The second reaction is outrage. How could they treat this woman, who has done nothing wrong and everything right, in such an insensitive and abusive manner? The Babylonian Talmud says there are 36 specific prohibitions in the Torah — some say 46 — that prohibit the afflicting of a ger (convert). This treatment is the epitome of inui ha-ger — the torture of a convert. A woman is in what should be the happiest time of her life, on the eve of her wedding, and instead of happiness and joy, there is tension, anxiety and stress. How could rabbis do such a thing? This was a willful act of cruelty to a woman who should have been protected by these rabbis rather than abused by them.
I have been besieged by calls, letters and emails of support from people who feel bad for me. I tell them all that it is not about me; it is about the convert and it is about a broken system whereby rabbis are more interested in gatekeeping than in welcoming sincere converts. They are looking for flaws and disqualifications, rather than saying to a woman: “We are proud of you. We welcome you to Israel. We want to help you get married.” Instead of this, there is rejection and humiliation. It is, indeed, outrageous. And the perpetrators of the outrage are learned rabbis. What a chilul Hashem — a desecration of God’s name.
Finally, my reaction is one of concern for what the rabbinate in Israel is saying about Modern Orthodox rabbis in America. In effect, they are ruling that the conversions performed by Modern Orthodox rabbis in America are worthless. By what right do they rule this way? Do they have any idea of how we study with a convert and bring the convert along in both knowledge and practicing a halachic life, and then take the convert to the mikvah? Did any of them — in Petach Tikva or Jerusalem — call me to find out my procedures or the nature of the convert? Absolutely not. On what basis, therefore, did they decide?

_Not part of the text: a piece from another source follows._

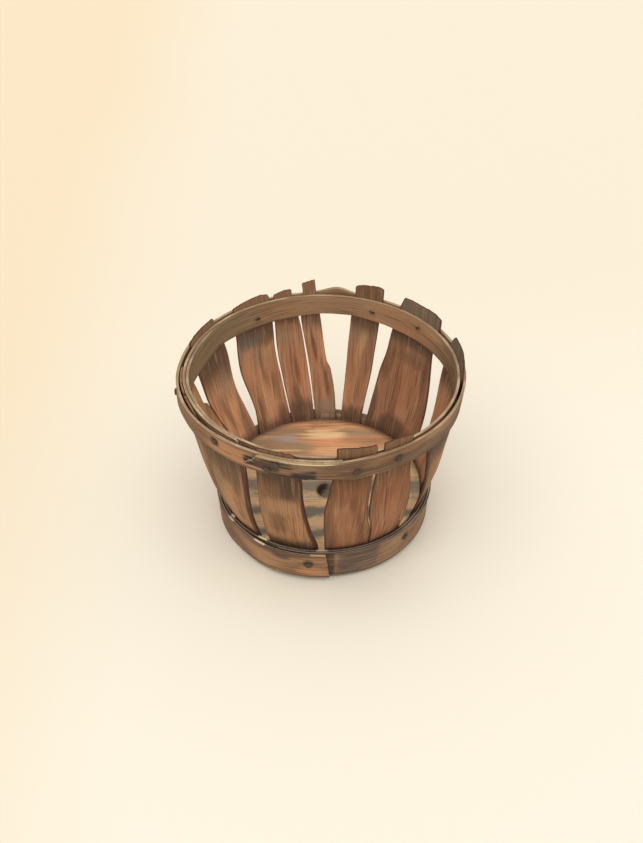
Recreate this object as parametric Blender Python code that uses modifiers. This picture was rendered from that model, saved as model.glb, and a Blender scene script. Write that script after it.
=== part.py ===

Rabbis in America work arduously with converts: we teach them; we train them; we invite them to our homes and our communities. Most of all, we love and welcome them. We never make them feel vulnerable or under some kind of interrogation or examination. We treat them the way the Torah requires: “And you shall love the ger.” And the official Israeli rabbinate rejects all of this? Such a thing was never done in Jewish history. The rabbis of one country always respected the rabbis of another country. Why should the rabbinate in the Jewish state be different?
What this decision means is that the Chief Rabbinate of Israel has essentially repudiated all of the converts who have been brought to Judaism by Modern Orthodox rabbis in the United States. That is a very heavy burden that the rabbinate in Israel has taken upon itself. In effect, it creates a terrible rift between halachic Judaism in Israel and in the diaspora. More importantly, it raises doubts in the minds of thousands of converts as to whether or not they are really Jewish. Several converts have already called the rabbis in our synagogue to ask just that question. This is exactly what the Torah forbids: “Do not afflict the convert.”
May a merciful God forgive these rabbis for the abuse and humiliation of this convert and, implicitly, for the rejection of all of her brothers and sisters who have been converted by worthy, responsible and respected rabbis in America; and may the State of Israel take the necessary steps to repair a system which is so dangerous and hurtful to the Jewish people — in Israel and around the world.
Rabbi Haskel Lookstein is rabbi emeritus of Congregation Kehilath Jeshurun in Manhattan.